Check constraints are another viable option that you can use instead of enums. You don't have to use an enum. If you use a check constraint on a text column, you do lose that nice compact storage of an enum under the hood. You are going to be storing a string. That may be totally fine for your use case. Check constraints can be a little bit easier to deal with, a little bit easier to alter. You could also use a domain over a text column including a check constraint. That would be pretty easy to deal with if the values are constantly adding or being added removed in terms of what are the legal values.
If you are not in the habit of looking at your data in an actual query results view you're just kind of using it on the application side, I am perfectly fine if you make your status column an integer. I don't really have a problem with that. Your coworkers might because they may look at the integer say, what the heck is a one versus a two versus a three versus a four? I have no idea. It is completely opaque you, without looking at the application side code, you don't know what those statuses stand for. That has never been a problem for me. That would be a discussion for your team.
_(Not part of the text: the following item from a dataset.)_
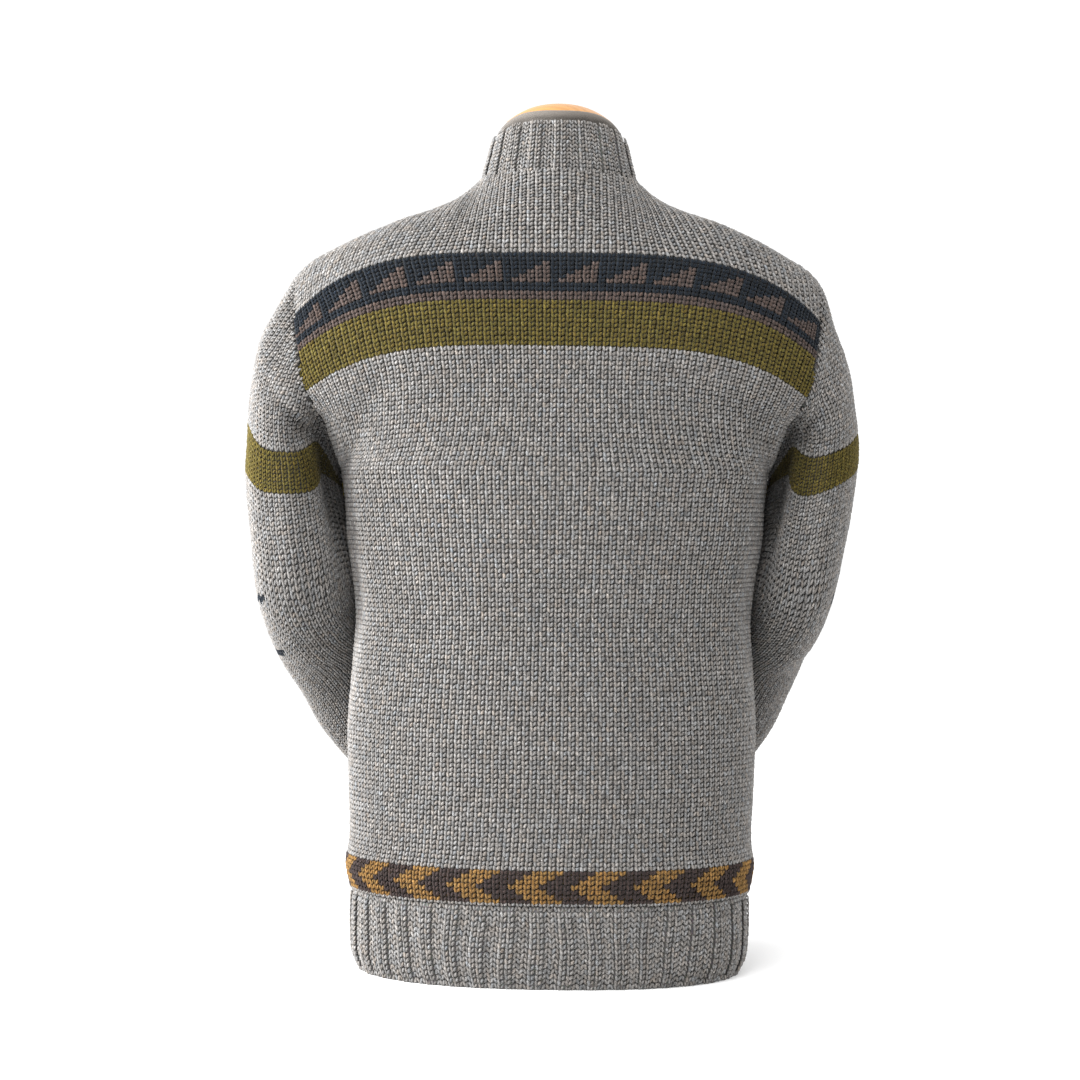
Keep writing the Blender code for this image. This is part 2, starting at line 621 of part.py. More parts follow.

In that way, you get the compact storage of an integer without the readability of a string. An enum marries those two things. A text column with either a check constraint or a domain over it, can be a little bit easier on the maintenance side. If your list of items is fixed you want to use an enum, enums are amazing, just be aware of the underlying sort order issue, that you don't get bitten by that when you aren't expecting it.